------ PROVIDED MATERIAL ------

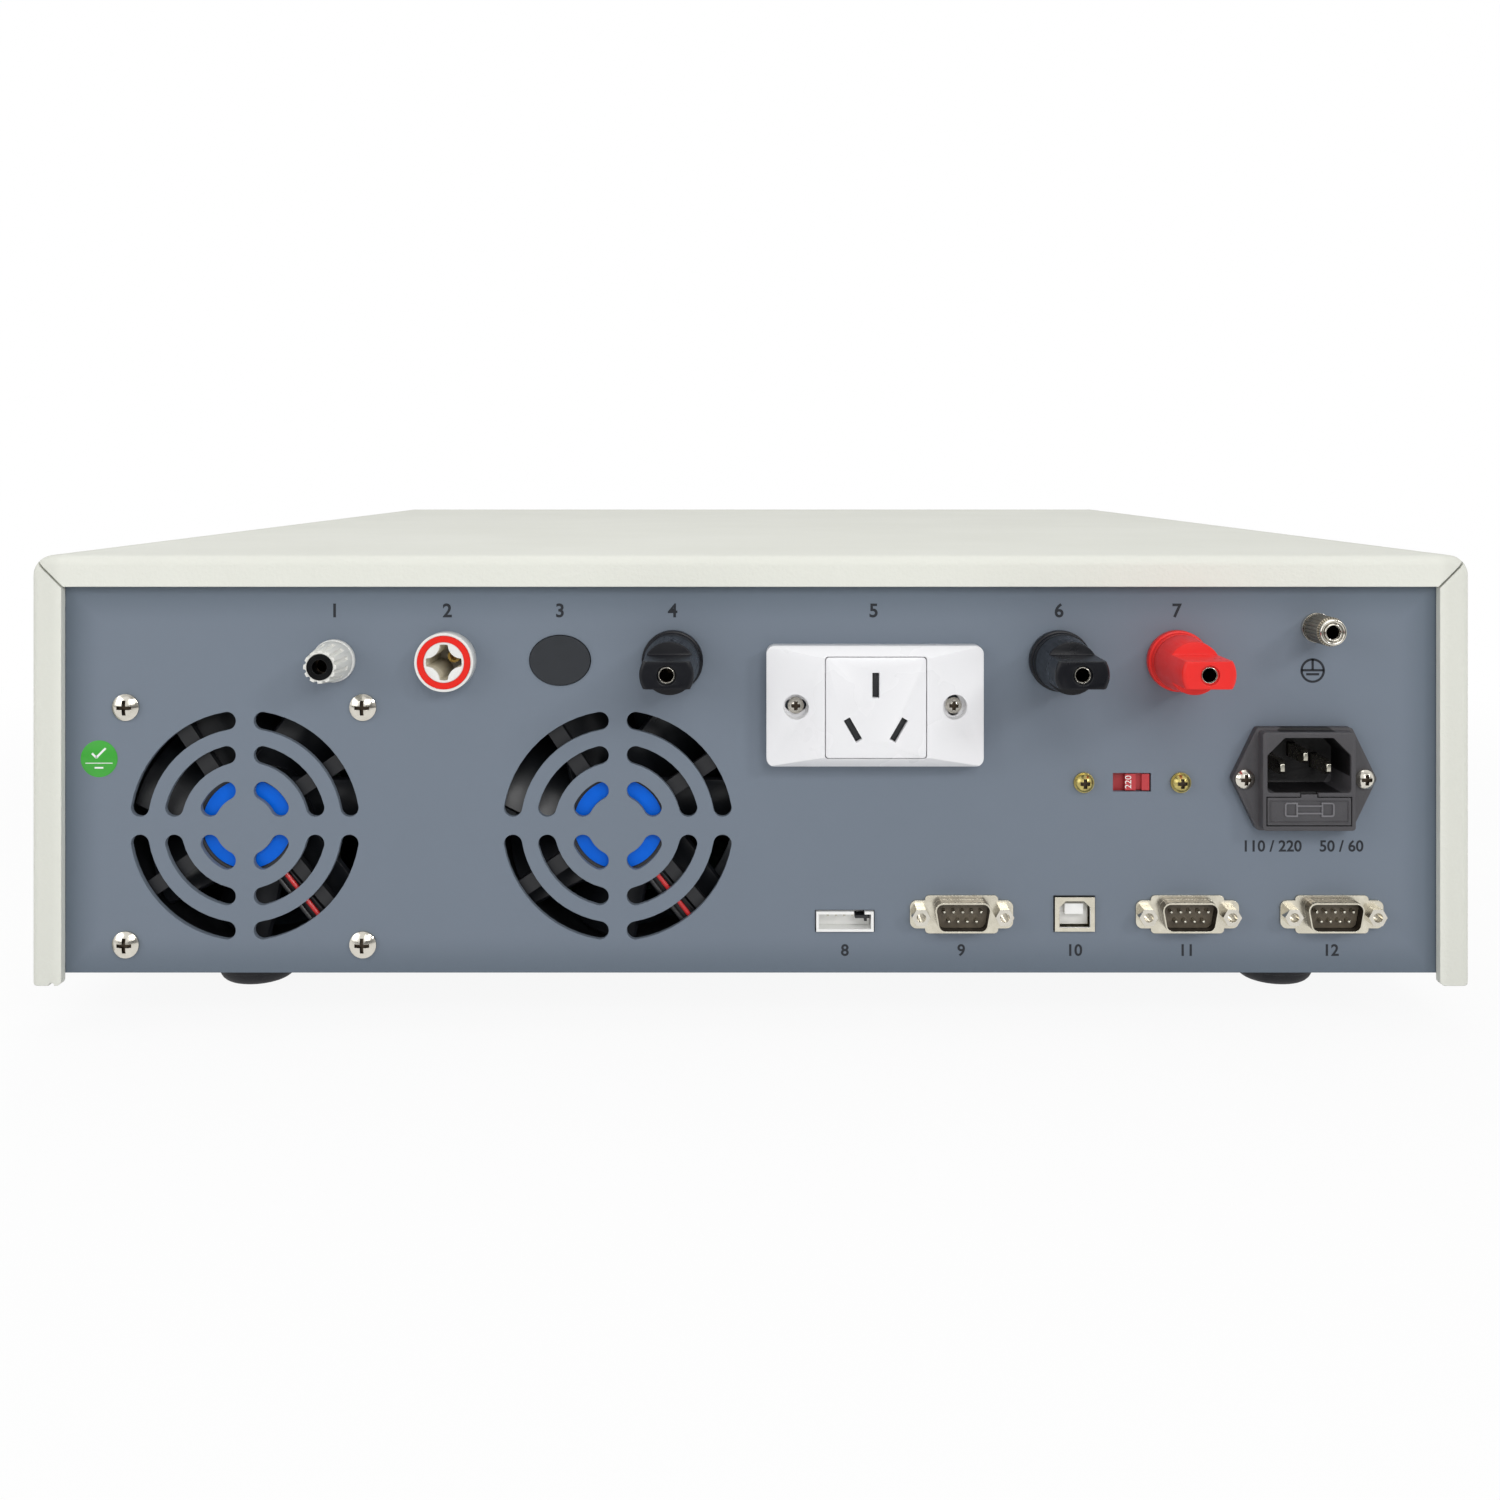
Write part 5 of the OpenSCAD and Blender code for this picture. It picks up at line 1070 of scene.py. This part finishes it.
@dataclass
class Inlet(Assembly):
    """Fused mains inlet: charcoal housing, tin-plated pins and the fuse drawer's relief."""

    across: float = 166.0
    out: float = 7.0
    drawer_up: float = -8.9
    drawer: Pair = (24.9, 8.2)
    sign: Pair = (14.8, 4.3)
    cap_w: float = 3.9
    line: float = 0.5
    raised: float = 0.4
    pin_places: tuple[Pair, ...] = ((-6.9, 3.5), (6.9, 3.5), (0.0, 6.8))
    pin_w: float = 2.0
    pin_h: float = 4.0
    pin_from: float = -32.0
    pin_to: float = 4.0
    pin_tip: float = 1.6

    finishes = {Stock.FUSE_GLASS: ("fuses",)}

    def model(self) -> None:
        """Softened housing and drawer, the raised fuse sign and its frame."""
        soften("inlet_housing", Stock.INLET_BLACK, 0.35)
        soften("fuse_drawer", Stock.INLET_BLACK, 0.25, body=Body.DRAWER)
        spot = Spot(self.across, CASE.z_inlet + self.drawer_up, self.out)
        long, high = self.sign
        middle = (long - self.cap_w) / 2
        # The outer corners of each end cap are rounded and its inside is sunk to the drawer.
        sign, other = (
            bar("fuse_sign", self.cap_w, high, -0.3, self.raised, side * middle).bevel(
                lambda c, run, side=side: abs(run.z) > 0.9 and side * c.x > (long - 0.1) / 2,
                0.9, 4).inset(lambda c, n: n.z > 0.9, self.line).extrude(
                lambda c, n: n.z > 0.9 and abs(abs(c.x) - middle) < 1.3 and abs(c.y) < 0.3,
                (0, 0, -0.5)) for side in (-1, 1))
        sign.add(other)
        for up in (-1.1, 1.1):
            sign.add(bar("mark", long - 2 * self.cap_w + 0.1, self.line, 0.0, self.raised, up=up))
        sign.round_top(self.raised - 0.01, 0.13).place(spot.moved(0.6)).finish(
            Stock.INLET_RELIEF, Body.DRAWER)
        flat_frame("drawer_rib", self.drawer[0] - 1.4, self.drawer[1] - 1.6, 0.3, 0.2).round_top(
            0.19, 0.08).place(spot).finish(Stock.INLET_BLACK, Body.DRAWER)
        self.pins()

    def pins(self) -> None:
        """Three flat pins, each with a tapered tip."""
        top = self.pin_to - self.pin_tip
        whole, *others = (
            bar("inlet_pin_set", self.pin_w, self.pin_h, self.pin_from, top, *seat).extrude(
                lambda c, n: n.z > 0.9 and c.z > top - 0.01, (0, 0, self.pin_tip),
                (0.6, 0.55, 1)).round_top(top - 0.01, 0.12) for seat in self.pin_places)
        for pin in others:
            whole.add(pin)
        whole.place(Spot(self.across, CASE.z_inlet)).finish(
            Stock.TIN, replaces="inlet_pins", slot="pin_metal")


@dataclass
class Selector(Assembly):
    """Voltage selector: red slider seen through the panel's window, zinc screws."""

    across: float = 115.0
    digits_x: float = -0.95
    screw_step: float = 14.6

    finishes = {
        Stock.SELECTOR_BLACK: ("selector_housing",), Stock.SELECTOR_RED: ("selector_slider",),
        Stock.YELLOW_ZINC: ("selector_screws",)}

    def model(self) -> None:
        """Plain numbers along the slider's left edge."""
        lettering("selector_numbers", "220", 1.9, 0.02).place(
            Spot(self.across + self.digits_x, CASE.z_selector, -0.39), 90.0).finish(
            Stock.WHITE_INK, Body.SELECTOR)

    def detail(self) -> None:
        """Painted shade in the crosses of the screw heads."""
        dress_crosses("selector_screws", [(self.across + side * self.screw_step, CASE.z_selector)
                                          for side in (-1, 1)])


@dataclass
class Ports(Assembly):
    """Signal header, three nine-way ports and the square data port."""

    header: float = 28.4
    data: float = 97.6
    header_size: Pair = (17.3, 6.0)
    data_half: Pair = (4.8, 4.1)

    finishes = {
        Stock.HEADER_WHITE: ("signal_header", "data_tongue"),
        Stock.SHELL_NICKEL: ("port_shells",), Stock.NICKEL: ("jackscrews",),
        Stock.INSERT_BROWN: ("port_inserts",), Stock.TIN: ("port_pins",)}

    def model(self) -> None:
        """A dark block at the header's right as painted shadow, and pale floors set shallow in the
        header and data port as painted light.
        """
        # Pale floors, shallower than the real ones, stand in for light inside the openings.
        for name, across, up, top, size in (
                ("header_floor", self.header, CASE.z_header, -3.9, (15.5, 4.3)),
                ("data_port_floor", self.data, CASE.z_port, -2.6, (9.1, 7.8))):
            bar(name, *size, top - 0.7, top).round_top(top - 0.1, 0.15).place(
                Spot(across, up)).finish(Stock.HEADER_WHITE)
        # A dark block and bar at the header's right stand in for a shadow there.
        x, y = self.header_size[0] / 4, self.header_size[1] / 2
        bar("header_shadow_block", 4.4, 0.9, -4.0, 0.6, x + 0.9, y - 1.6).round_top(0.5, 0.2).add(
            bar("mark", 0.8, 2.4, -5.0, 0.2, x + 1.9, y - 1.8)).place(
            Spot(self.header, CASE.z_header)).finish(Stock.SELECTOR_BLACK)

    def detail(self) -> None:
        """Painted shade on the shells' walls, and the data port's inner walls painted pale as
        painted light.
        """
        wide, high = self.data_half
        # Painted shade on the shells' walls.
        dress_part(Stock.SHELL_WALL, "port_shells",
                   lambda c, n: abs(n.y) < 0.5 and c.y < CASE.y_panel - 1.2)
        # The data port's inner metal walls are painted white as painted light.
        dress_part(Stock.HEADER_WHITE, "port_shells", lambda c, n: abs(n.y) < 0.5
                   and abs(c.x - self.data) < wide and abs(c.z - CASE.z_port) < high)


class Inside(Assembly):
    """Boards, transformers and heat sink, seen only through gaps."""

    finishes = {
        Stock.BOARD: ("circuit_boards",), Stock.CORE: ("power_transformer",),
        Stock.POTTING: ("hv_transformer",), Stock.SINK: ("heat_sink",)}


# Studio


@dataclass(frozen=True)
class View:
    """The photograph's camera: straight on the rear, level, a little over the case's top."""

    across: float = 1.0
    up: float = 170.5
    distance: float = 460.0
    width_at_rim: float = 449.5
    sensor: float = 36.0
    axis_px: Pair = (754.0, 467.0)
    frame_px: float = 1500.0

    def make(self) -> None:
        """Adds the camera and makes it the scene's own."""
        bpy.ops.object.camera_add(
            location=Vector((self.across, CASE.y_rim - self.distance, self.up)) * MM,
            rotation=(math.pi / 2, 0.0, 0.0))
        camera = bpy.context.object
        camera.name = "camera"
        camera.data.sensor_width = self.sensor
        camera.data.lens = self.sensor * self.distance / self.width_at_rim
        # The optical axis stands at axis_px, so the frame is shifted the other way.
        camera.data.shift_x = (self.frame_px / 2 - self.axis_px[0]) / self.frame_px
        camera.data.shift_y = (self.axis_px[1] - self.frame_px / 2) / self.frame_px
        camera.data.clip_start, camera.data.clip_end = 0.01, 50.0
        bpy.context.scene.camera = camera
        LOG.info("camera %.2f mm lens", camera.data.lens)


@dataclass(frozen=True)
class Lamp:
    """A soft studio panel light, placed in metres and aimed at a point."""

    name: str
    place: Triple
    aim: Triple
    width: float
    height: float
    watts: float

    def make(self) -> None:
        """Adds the lamp."""
        bpy.ops.object.light_add(type="AREA", location=self.place)
        lamp = bpy.context.object
        lamp.name = self.name
        lamp.data.shape = "RECTANGLE"
        lamp.data.size, lamp.data.size_y = self.width, self.height
        lamp.data.energy = self.watts
        lamp.rotation_mode = "QUATERNION"
        run = Vector(self.aim) - Vector(self.place)
        lamp.rotation_quaternion = run.to_track_quat("-Z", "Y")


def blend(tree: Tree, part: Socket, under: Socket, over: Socket) -> Socket:
    """Lays one shader over another by a part from 0 to 1."""
    return add_node(tree, "ShaderNodeMixShader", {0: part, 1: under, 2: over}).outputs[0]


def eyes(tree: Tree) -> tuple[Socket, Socket]:
    """Whether the camera sees it, straight or through glass, and whether a reflection does."""
    rays = add_node(tree, "ShaderNodeLightPath").outputs
    return (calc(tree, "MAXIMUM", rays["Is Camera Ray"], rays["Is Transmission Ray"]),
            rays["Is Glossy Ray"])


def white(tree: Tree, kind: str, strength: Any) -> Socket:
    """A white background or emission of some strength."""
    return add_node(tree, kind, {"Color": linear("#ffffff"), "Strength": strength}).outputs[0]


@dataclass(frozen=True)
class Studio:
    """White paper floor, white surround and soft lamps."""

    world_level: float = 0.44
    far_side_level: float = 0.16
    fibre_mm: float = 10 / 9
    softbox: Triple = (-0.25, -0.85, 0.46)
    lamps: tuple[Lamp, ...] = (
        Lamp("key_light", (0.4, -1.7, 0.85), (0.0, -0.2, 0.08), 0.8, 0.8, 8.2),
        Lamp("right_light", (2.0, -2.05, 1.45), (0.0, -0.2, 0.08), 0.5, 0.5, 13.6),
        Lamp("top_light", (-0.2, 0.1, 1.7), (0.0, 0.0, 0.1), 1.6, 1.6, 8.0),
        Lamp("left_light", (-1.2, -1.0, 0.6), (-0.1, -0.2, 0.08), 0.9, 0.9, 4.6),
    )

    def world(self) -> None:
        """A white surround to the eye and in reflections, and a softer light on the object."""
        world = bpy.data.worlds.new("white_surround")
        bpy.context.scene.world = world
        tree = fresh_tree(world)
        seen, mirrored = eyes(tree)
        # In reflections the white backdrop stands behind the object and a dimmer room before it.
        seat = add_node(tree, "ShaderNodeTexCoord").outputs["Generated"]
        room = ramp(tree, along(tree, seat)["Y"], (-0.9, -0.2), (self.far_side_level, 1.0), True)
        # A softbox beside the camera, seen in rounded metal only.
        near = add_node(tree, "ShaderNodeVectorMath", {
            0: seat, 1: Vector(self.softbox).normalized()},
            operation="DOT_PRODUCT").outputs["Value"]
        level = calc(tree, "MAXIMUM", room, ramp(tree, near, (0.82, 0.92), soft=True))
        dull, bright, shiny = (white(tree, "ShaderNodeBackground", strength)
                               for strength in (self.world_level, 1.0, level))
        soft = blend(tree, mirrored, dull, shiny)
        add_node(tree, "ShaderNodeOutputWorld", {"Surface": blend(tree, seen, soft, bright)})

    def floor(self) -> None:
        """A wide white paper floor that keeps the object's soft shadow."""
        bpy.ops.object.select_all(action="DESELECT")
        bpy.ops.mesh.primitive_plane_add(size=30.0, location=(0.0, 0.0, -0.0002))
        floor = bpy.context.object
        floor.name = "floor"
        material = bpy.data.materials.new("white_paper_floor")
        tree = fresh_tree(material)
        seen, mirrored = eyes(tree)
        place = add_node(tree, "ShaderNodeTexCoord").outputs["Object"]
        # Reflections see the paper near the object, and less of it towards the camera.
        ahead = ramp(tree, along(tree, place)["Y"], (-0.9, -0.4), (self.far_side_level, 1.0), True)
        # Far out the floor is the same pure white as the surround, so no horizon shows.
        out = add_node(tree, "ShaderNodeVectorMath", {0: place}, operation="LENGTH")
        clear = ramp(tree, out.outputs["Value"], (0.34, 0.75), (0.92, 1.0), True)
        paper = add_node(tree, "ShaderNodeBump", {
            "Strength": 0.2, "Distance": 0.00005,
            "Height": noise(tree, place, self.fibre_mm, 2.0, 0.5)})
        matt = add_node(tree, "ShaderNodeBsdfDiffuse", {
            "Color": linear("#f2f2f2"), "Normal": paper.outputs[0]}).outputs[0]
        bounced, glow = (white(tree, "ShaderNodeEmission", strength)
                         for strength in (ahead, seen))
        both = blend(tree, seen, matt, blend(tree, clear, matt, glow))
        add_node(tree, "ShaderNodeOutputMaterial", {
            "Surface": blend(tree, mirrored, both, bounced)})
        floor.data.materials.append(material)

    def make(self) -> None:
        """Sets the colour view and adds the floor, surround and lamps."""
        bpy.context.scene.view_settings.view_transform = "Standard"
        self.world()
        self.floor()
        for lamp in self.lamps:
            lamp.make()


def main() -> None:
    """Builds the studio and dresses the model."""
    logging.basicConfig(level=logging.INFO, format="%(message)s")
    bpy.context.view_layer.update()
    View().make()
    Studio().make()
    for assembly in (Cover(), RearPanel(), FrontSet(), Fans(), Terminals(), Outlet(), Inlet(),
                     Selector(), Ports(), Inside()):
        assembly.build()


if __name__ == "__main__":
    main()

------

● WHAT IS BEING ASKED
Look at the material above and copy, word for word, its lines from the first through the one containing "mains inlet: charcoal".

● PROBLEM SOLUTION
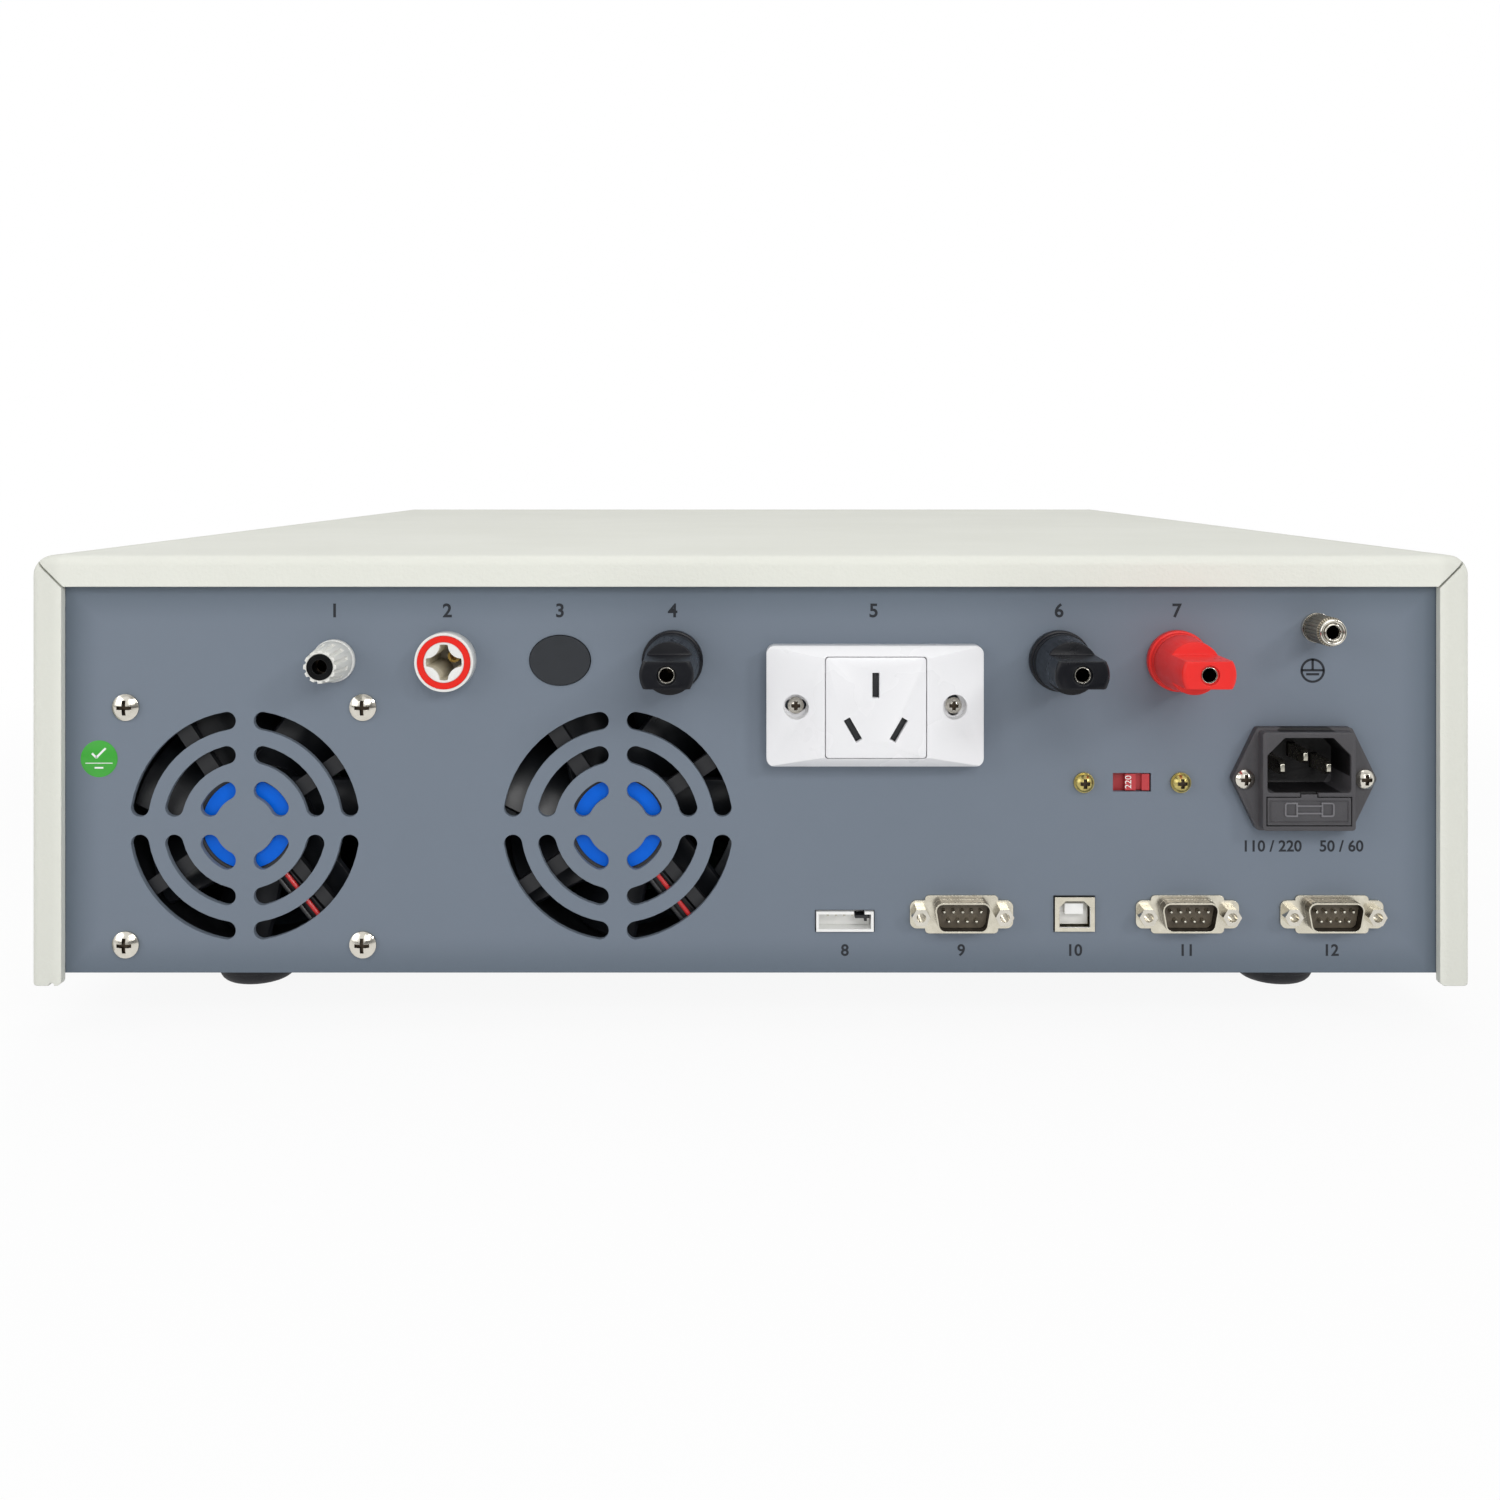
Write part 5 of the OpenSCAD and Blender code for this picture. It picks up at line 1070 of scene.py. This part finishes it.
@dataclass
class Inlet(Assembly):
    """Fused mains inlet: charcoal housing, tin-plated pins and the fuse drawer's relief."""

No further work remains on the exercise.